_What the task requires_: Return each line containing "follow".

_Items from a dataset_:
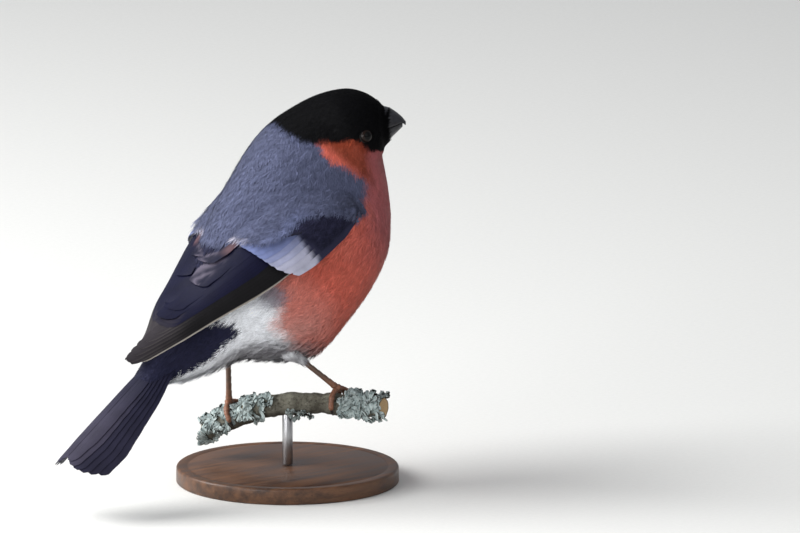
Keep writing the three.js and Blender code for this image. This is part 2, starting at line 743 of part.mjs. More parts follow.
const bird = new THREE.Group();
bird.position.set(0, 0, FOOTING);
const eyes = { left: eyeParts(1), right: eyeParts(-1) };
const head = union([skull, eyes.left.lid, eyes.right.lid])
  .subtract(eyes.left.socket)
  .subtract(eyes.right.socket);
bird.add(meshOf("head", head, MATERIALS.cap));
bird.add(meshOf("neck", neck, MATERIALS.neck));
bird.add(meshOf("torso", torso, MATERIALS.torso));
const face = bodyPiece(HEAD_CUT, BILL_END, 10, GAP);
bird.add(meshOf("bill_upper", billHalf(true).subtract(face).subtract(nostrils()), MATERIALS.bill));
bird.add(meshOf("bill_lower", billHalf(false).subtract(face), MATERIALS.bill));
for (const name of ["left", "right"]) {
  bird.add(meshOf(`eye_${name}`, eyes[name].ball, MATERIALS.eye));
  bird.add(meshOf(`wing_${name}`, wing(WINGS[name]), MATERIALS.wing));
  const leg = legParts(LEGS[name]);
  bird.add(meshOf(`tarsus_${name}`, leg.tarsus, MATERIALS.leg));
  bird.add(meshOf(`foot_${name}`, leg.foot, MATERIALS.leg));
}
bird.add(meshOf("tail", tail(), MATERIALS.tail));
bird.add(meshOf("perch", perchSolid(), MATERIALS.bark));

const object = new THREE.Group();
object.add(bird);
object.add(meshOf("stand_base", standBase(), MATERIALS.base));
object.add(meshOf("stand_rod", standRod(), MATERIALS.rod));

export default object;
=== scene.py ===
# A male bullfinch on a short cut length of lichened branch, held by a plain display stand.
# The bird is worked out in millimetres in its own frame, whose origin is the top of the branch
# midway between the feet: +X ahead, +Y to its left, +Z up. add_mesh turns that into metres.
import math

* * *

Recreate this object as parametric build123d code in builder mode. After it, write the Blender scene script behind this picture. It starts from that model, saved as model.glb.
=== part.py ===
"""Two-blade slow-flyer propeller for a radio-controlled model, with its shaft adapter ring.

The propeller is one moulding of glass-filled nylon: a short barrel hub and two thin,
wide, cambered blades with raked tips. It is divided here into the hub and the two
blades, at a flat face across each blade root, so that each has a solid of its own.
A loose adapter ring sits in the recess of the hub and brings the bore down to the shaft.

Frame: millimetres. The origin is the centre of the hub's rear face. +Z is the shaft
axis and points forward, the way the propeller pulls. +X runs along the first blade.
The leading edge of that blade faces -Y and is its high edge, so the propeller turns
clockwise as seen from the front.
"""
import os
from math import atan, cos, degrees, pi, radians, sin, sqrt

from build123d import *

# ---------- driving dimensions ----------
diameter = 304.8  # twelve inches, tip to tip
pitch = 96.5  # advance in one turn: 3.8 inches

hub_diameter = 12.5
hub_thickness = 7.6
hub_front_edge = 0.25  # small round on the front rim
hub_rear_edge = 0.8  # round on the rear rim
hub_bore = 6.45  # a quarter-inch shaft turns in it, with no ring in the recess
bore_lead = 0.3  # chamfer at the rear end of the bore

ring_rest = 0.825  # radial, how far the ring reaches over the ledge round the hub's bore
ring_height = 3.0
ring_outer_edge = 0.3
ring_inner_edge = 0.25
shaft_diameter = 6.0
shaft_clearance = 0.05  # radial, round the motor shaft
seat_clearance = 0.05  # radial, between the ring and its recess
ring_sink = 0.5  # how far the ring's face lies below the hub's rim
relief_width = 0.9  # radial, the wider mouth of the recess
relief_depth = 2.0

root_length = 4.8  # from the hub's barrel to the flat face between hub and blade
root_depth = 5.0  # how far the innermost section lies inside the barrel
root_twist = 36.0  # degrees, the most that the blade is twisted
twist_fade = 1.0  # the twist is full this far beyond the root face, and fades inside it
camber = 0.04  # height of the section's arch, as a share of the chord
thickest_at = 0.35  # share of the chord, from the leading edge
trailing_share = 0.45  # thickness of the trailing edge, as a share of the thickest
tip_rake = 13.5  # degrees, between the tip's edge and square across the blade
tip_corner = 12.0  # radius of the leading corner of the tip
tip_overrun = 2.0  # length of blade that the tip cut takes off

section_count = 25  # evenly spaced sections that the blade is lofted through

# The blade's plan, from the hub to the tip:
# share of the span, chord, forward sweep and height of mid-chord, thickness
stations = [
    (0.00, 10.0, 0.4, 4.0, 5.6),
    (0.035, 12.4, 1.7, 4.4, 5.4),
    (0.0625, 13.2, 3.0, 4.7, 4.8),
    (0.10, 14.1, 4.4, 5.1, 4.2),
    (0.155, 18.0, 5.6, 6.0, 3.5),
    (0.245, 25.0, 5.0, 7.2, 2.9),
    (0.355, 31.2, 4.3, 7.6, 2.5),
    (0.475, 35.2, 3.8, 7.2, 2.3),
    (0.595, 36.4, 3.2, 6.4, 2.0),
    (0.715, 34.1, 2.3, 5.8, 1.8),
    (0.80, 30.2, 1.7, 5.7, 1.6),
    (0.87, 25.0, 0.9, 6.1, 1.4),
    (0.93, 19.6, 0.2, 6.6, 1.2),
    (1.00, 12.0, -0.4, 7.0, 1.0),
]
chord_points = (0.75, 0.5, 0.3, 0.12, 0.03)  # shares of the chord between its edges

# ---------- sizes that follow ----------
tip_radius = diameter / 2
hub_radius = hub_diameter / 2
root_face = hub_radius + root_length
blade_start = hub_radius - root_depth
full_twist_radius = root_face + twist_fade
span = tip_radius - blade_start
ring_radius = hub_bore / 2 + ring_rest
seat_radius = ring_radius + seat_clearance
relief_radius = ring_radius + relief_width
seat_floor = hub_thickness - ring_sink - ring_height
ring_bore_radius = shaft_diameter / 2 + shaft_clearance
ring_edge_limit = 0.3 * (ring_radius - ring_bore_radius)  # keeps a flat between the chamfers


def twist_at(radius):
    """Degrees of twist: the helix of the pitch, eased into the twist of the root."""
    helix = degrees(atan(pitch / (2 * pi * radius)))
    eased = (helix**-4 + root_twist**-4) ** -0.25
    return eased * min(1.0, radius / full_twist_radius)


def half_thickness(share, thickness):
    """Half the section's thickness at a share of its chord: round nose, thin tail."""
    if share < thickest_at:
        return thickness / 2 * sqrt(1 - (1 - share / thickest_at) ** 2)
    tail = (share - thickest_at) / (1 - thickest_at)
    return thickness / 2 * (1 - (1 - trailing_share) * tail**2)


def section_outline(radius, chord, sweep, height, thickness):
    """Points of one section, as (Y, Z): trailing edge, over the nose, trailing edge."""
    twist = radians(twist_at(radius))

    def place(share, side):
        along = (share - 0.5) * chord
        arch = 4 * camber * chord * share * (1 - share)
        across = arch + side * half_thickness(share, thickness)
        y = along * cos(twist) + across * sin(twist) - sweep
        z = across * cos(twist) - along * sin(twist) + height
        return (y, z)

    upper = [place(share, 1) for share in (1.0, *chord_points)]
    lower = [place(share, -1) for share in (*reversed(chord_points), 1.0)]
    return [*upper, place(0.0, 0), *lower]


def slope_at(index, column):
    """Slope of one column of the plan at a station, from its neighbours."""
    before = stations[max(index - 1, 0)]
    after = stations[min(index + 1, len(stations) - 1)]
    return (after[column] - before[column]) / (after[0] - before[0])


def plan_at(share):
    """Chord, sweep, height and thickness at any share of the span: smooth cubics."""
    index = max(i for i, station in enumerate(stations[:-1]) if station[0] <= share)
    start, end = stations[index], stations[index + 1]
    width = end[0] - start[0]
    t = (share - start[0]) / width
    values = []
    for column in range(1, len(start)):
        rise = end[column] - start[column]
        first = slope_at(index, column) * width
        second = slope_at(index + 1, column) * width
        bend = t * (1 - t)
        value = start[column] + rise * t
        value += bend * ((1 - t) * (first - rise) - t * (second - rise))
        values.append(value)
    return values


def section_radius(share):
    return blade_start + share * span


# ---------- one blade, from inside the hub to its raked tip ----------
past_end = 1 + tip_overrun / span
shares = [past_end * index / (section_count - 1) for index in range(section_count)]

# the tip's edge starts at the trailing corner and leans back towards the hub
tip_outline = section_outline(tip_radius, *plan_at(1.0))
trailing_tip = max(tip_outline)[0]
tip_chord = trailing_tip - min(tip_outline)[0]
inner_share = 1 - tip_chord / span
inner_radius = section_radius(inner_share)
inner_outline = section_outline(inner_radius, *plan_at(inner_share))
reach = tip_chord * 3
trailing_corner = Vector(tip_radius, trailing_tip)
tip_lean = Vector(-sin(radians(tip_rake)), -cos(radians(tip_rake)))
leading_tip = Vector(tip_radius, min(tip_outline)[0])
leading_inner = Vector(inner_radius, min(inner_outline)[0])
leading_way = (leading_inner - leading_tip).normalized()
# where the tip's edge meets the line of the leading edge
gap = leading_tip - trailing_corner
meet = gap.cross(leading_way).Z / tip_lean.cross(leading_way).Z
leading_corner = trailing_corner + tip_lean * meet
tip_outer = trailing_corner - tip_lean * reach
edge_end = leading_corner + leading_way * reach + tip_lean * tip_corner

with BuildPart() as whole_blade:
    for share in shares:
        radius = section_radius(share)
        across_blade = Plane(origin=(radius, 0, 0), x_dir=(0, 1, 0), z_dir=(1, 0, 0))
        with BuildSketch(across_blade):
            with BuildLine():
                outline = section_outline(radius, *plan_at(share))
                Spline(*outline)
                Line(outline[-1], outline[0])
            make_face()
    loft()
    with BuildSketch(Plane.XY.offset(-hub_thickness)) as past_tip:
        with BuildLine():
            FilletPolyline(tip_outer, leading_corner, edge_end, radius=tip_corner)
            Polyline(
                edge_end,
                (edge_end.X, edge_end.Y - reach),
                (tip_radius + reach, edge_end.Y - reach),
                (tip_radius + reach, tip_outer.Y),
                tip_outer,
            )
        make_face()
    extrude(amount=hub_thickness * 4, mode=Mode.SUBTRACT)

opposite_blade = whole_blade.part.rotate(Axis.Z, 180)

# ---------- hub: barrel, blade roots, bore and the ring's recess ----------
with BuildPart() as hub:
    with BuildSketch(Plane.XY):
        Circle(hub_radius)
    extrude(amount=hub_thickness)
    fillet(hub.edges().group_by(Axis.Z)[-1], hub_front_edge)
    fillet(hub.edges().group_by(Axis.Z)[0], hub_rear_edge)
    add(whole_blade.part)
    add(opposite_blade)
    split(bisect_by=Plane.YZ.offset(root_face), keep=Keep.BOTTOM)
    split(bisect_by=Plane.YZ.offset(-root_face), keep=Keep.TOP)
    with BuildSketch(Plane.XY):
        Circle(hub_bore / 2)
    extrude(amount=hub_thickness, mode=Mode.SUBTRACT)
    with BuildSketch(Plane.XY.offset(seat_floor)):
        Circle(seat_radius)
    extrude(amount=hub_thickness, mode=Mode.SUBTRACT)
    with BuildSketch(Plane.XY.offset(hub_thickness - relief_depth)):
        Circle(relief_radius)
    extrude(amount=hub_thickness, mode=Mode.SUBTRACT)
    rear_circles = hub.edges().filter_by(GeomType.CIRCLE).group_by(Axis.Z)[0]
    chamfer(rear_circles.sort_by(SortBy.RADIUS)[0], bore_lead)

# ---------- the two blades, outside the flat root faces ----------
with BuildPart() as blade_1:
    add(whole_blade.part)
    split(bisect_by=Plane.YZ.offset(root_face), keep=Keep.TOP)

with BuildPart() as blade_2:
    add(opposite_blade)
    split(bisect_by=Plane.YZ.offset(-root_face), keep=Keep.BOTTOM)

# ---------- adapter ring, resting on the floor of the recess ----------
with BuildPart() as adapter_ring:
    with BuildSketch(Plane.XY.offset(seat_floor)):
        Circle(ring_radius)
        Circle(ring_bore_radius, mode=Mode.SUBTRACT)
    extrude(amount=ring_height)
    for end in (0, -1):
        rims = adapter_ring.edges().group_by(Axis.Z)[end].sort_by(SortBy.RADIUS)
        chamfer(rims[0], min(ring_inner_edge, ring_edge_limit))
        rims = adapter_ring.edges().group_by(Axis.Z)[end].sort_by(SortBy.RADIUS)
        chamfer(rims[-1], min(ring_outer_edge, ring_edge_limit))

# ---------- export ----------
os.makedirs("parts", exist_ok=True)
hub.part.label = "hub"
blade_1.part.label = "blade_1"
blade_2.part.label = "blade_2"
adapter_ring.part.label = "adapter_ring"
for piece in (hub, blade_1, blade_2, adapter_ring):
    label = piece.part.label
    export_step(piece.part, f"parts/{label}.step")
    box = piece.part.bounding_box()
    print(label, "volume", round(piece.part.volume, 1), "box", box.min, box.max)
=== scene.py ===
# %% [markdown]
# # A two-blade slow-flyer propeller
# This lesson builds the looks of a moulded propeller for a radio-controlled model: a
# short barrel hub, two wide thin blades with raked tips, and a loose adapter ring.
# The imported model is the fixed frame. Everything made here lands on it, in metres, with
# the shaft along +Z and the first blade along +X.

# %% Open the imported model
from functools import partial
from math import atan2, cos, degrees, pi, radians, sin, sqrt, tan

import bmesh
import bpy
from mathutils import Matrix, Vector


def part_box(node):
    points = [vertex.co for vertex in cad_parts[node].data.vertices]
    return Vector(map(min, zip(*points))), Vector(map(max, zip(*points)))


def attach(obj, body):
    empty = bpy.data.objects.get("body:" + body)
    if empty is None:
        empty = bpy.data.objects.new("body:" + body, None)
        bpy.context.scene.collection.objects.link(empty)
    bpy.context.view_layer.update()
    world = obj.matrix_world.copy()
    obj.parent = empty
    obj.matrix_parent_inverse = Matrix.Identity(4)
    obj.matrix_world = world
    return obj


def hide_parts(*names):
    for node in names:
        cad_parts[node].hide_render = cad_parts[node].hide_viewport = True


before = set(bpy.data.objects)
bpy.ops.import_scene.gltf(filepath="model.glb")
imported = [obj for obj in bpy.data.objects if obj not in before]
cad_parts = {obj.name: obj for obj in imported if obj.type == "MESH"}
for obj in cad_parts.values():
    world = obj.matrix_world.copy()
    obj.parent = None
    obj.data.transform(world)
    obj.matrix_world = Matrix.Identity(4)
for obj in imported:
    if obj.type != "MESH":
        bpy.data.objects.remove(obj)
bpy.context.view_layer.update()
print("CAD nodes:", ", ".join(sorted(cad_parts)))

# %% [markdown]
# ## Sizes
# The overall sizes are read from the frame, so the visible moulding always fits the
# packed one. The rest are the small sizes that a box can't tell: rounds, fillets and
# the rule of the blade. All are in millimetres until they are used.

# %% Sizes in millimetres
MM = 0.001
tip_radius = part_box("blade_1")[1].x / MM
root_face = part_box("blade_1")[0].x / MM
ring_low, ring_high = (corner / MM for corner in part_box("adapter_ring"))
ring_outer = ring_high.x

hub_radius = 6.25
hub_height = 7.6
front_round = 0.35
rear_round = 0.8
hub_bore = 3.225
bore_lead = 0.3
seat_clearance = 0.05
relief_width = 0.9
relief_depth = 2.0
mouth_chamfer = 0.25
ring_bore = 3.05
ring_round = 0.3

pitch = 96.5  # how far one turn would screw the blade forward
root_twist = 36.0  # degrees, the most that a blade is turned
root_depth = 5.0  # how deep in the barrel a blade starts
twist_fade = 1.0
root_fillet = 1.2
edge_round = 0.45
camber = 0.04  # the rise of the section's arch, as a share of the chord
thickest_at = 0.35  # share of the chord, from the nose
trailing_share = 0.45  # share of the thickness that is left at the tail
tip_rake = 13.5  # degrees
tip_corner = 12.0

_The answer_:
Keep writing the three.js and Blender code for this image. This is part 2, starting at line 743 of part.mjs. More parts follow.
# ---------- sizes that follow ----------